At this point you are probably thinking we couldn’t possibly have eaten anything else as we had spent four hours consuming enough food to feed a small US city. Wrong! There’s always room for dessert:
The photo doesn’t do it justice but the star of the dessert show was the Deconstructed Black Forest Cake. Yes, it looks as though pastry chef Jordi just threw a bunch of brown stuff in a red bowl and called it a day. Upon closer look I could see the carefully constructed layers of vanilla, licorice, caramel and black olive, not to mention the luscious bits of dark chocolate scattered throughout. Constructed and deconstructed – brilliant.
Oh no, we are not done yet. After the port we had some nibbles with our coffee:
Candied fruit, fluffy Turkish delight, layered chocolates. We managed to find a sliver of space in our stomachs and ate every single piece.

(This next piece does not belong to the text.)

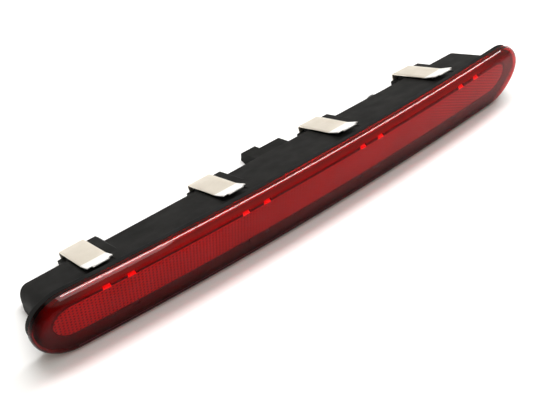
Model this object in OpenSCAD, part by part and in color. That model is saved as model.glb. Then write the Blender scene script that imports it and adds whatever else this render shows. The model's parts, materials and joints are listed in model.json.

Phew! Five hours later, with nourished souls and distended stomachs, we made our way back to the car, the last people to the leave the lunch service, and drove back to our rented flat in Barcelona. I would dream of this day for months after and still regard the experience with great affection. Good friends, compelling conversation, a comfortably stylish setting, magnificent food.
Would I go back to El Celler de Can Roca? Absolutely, and without hesitation. I can’t imagine the number one restaurant in the world providing a better food experience although it may have an edge on the service.
Oh, and Chef Joan Roca, a man who humbly refers to himself as a cook, thanked us for coming to the restaurant and hoped we liked his food. A touching comment to mark the end of a great day.